There many ways to protect your database against SQL injection. I will list them one by one.

  1. Using character-escaping functions for user-supplied input provided by your DBMS as following; Also make sure that character set must be set at the server level and mysql_real_escape_string() function does not escape % and _ wildcards.

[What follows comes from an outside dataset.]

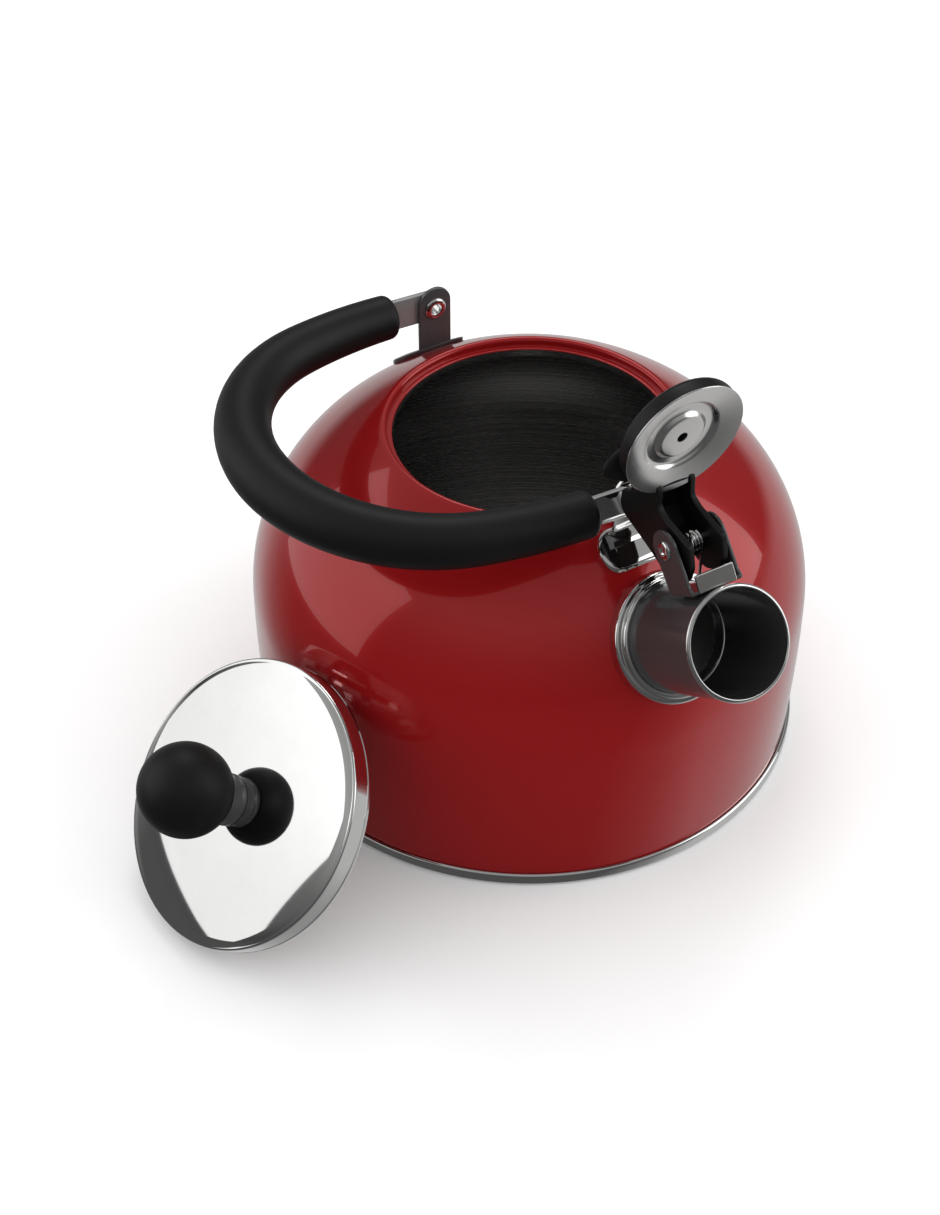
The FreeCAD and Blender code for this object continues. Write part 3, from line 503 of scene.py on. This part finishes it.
# The tube and the collar start this deep inside the body and are then cut to the dome.
BURIED = -60


def make_spout():
    """Spout tube with its rolled lip, a thin plated ring on its bore whose lighter steel is a
    painted highlight, and the stepped collar.
    """
    tube = [(TUBE_BORE, -0.5), (TUBE_BORE, BURIED), (TUBE_SKIN, BURIED), (TUBE_SKIN, -1.5)]
    lip_from = len(tube) - 1
    lip = [(TUBE_SKIN, -1.5), (19.05, -1.2), (19.05, -0.6), (18.5, 0), (17.8, 0)]
    tube += rounded(lip + [(TUBE_BORE, -0.4)], 0.3, 3, closed=False)
    looks = [TUBE, CHROME]
    made = lathe("spout_tube_drawn", tube, SPOUT, looks, "kettle_body", ["spout_tube"], lip_from)
    carve(made, dome_tool("tube_trim"))
    # Thin ring at the port edge on the bore. It stands for that edge, and its plated steel,
    # lighter than the tube, is a painted highlight.
    bead = arc(17.75, -39, 0.55, 90, 270, 8)
    lathe("spout_bore_highlight_ring", bead, SPOUT, PLATED, "kettle_body")
    collar = [(COLLAR_BORE, BURIED), (22.4, BURIED)]
    collar += arc(21.4, -41.2, 1.0, 0, 80, 6)
    collar += rounded([(20.9, -40.2), (20.4, -40.1), (20.4, -39.3)], 0.3, 3, closed=False)
    collar += arc(19.4, -39.0, 1.0, 0, 85, 6) + [(COLLAR_BORE, -38.1)]
    made = lathe("spout_flange_turned", collar, SPOUT, CHROME, "kettle_body", ["spout_flange"])
    carve(made, dome_tool("flange_trim"))


PIN_HOLE = 1.56
EAR_PLACE = 9.2
EAR_RADIUS = 6.8
EAR_THICK = 1.2
BRACKET_SHEET = 1.15
BRACKET_FRONT = -3.4
BRACKET_BACK = -17.2


def make_bracket():
    """Bracket on the spout (two ears, foot plate, front stop) and the pin through its ears."""
    ear = [(-19.0, BRACKET_FRONT), (-21.6, -4.6)]
    ear += arc(-PIN_RISE, -PIN_SETBACK, EAR_RADIUS, 90, 270, 20) + [(-19.0, BRACKET_BACK)]
    ear = rounded(ear, 0.6, 2)
    hole = [(-PIN_RISE, -PIN_SETBACK, PIN_HOLE)]
    for side, name in ((-1, "near"), (1, "far")):
        place = SPOUT @ moved(0, side * EAR_PLACE, 0) @ SIDE
        nodes = ["spout_bracket"] if side < 0 else []
        plate(f"bracket_ear_{name}", ear, EAR_THICK, place, TUBE, "kettle_body", nodes, hole, 0.3)
    foot = [(-9.7, BRACKET_BACK), (9.7, BRACKET_BACK), (9.7, BRACKET_FRONT), (-9.7, BRACKET_FRONT)]
    lying = SPOUT @ moved(-19.2, 0, 0) @ turned("Z", 90) @ turned("X", 90)
    foot = rounded(foot, 0.8)
    plate("bracket_foot", foot, BRACKET_SHEET, lying, TUBE, "kettle_body", edge=0.3)
    stop = rounded([(-7.2, -18.7), (7.2, -18.7), (7.2, -24.85), (-7.2, -24.85)], 0.7)
    facing = SPOUT @ moved(0, 0, BRACKET_FRONT) @ turned("Z", -90)
    plate("bracket_stop", stop, BRACKET_SHEET, facing, PLATED, "kettle_body", edge=0.35)
    # One domed head and half the shank, then the same mirrored.
    pin = [(0, -10.1), (1.1, -10.1), (1.5, -10.55), (2.2, -10.68), (2.9, -10.5), (3.25, -10.1)]
    pin += [(3.3, -9.83), (1.5, -9.83)]
    pin += [(radius, -height) for radius, height in pin[::-1]]
    place = PIN_PLACE @ SIDE
    lathe("hinge_pin", pin, place, CHROME, "kettle_body", ["whistle_hinge_pin"], steps=SMALL)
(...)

    $input = mysqli_real_escape_string($db_connection, $_POST['username']);
    
  2. Also using the ESCAPE keyword in your SQL query can protect you as following;

    SELECT * FROM table WHERE column LIKE '%%' ESCAPE '!'

  3. Using a Web application firewall such as https://www.cloudflare.com/waf/ This will operate in front of your web servers and will monitor the traffic which goes in and out of your web server. So every request to the WAF is inspected against the rule engine and the threat intelligence such as SQL injection, XSS, Parameter tampering, and so on. So Any Suspicious requests can be blocked, challenged, or logged instantly.

  4. Avoid administrative privileges such as DB root access. As for searching, your account only needs to have read access to those tables and columns that are required.

  5. Using Stored procedures along with special EXECUTE privilege.

  6. Using Parametrized queries by binding parameters so that inputs are quoted and the supplied input will not cause the change of the intent.

  7. Input validation and sanitization.

  8. Even you use SQL statement construction libraries such as jOOQ or JPA and other ORMs that relieve you from creating hand-coded SQL statements it will not protect you from writing vulnerable code. if you developing in Java. You can use short-lived credentials such as Spring Cloud Vault.

  9. You can Log everything to prevent damage scope in case an attack occurs.

  10. Block usage of the UNION operator. it is a very common Union-Based SQL Injection attack. For Example:

    GET yourapp.com/store.php?store=-1 UNION SELECT 1,pass,cc FROM users WHERE uname='test' HTTP/1.1 Host: yourapp.com

  11. Block usage of the DROP operator.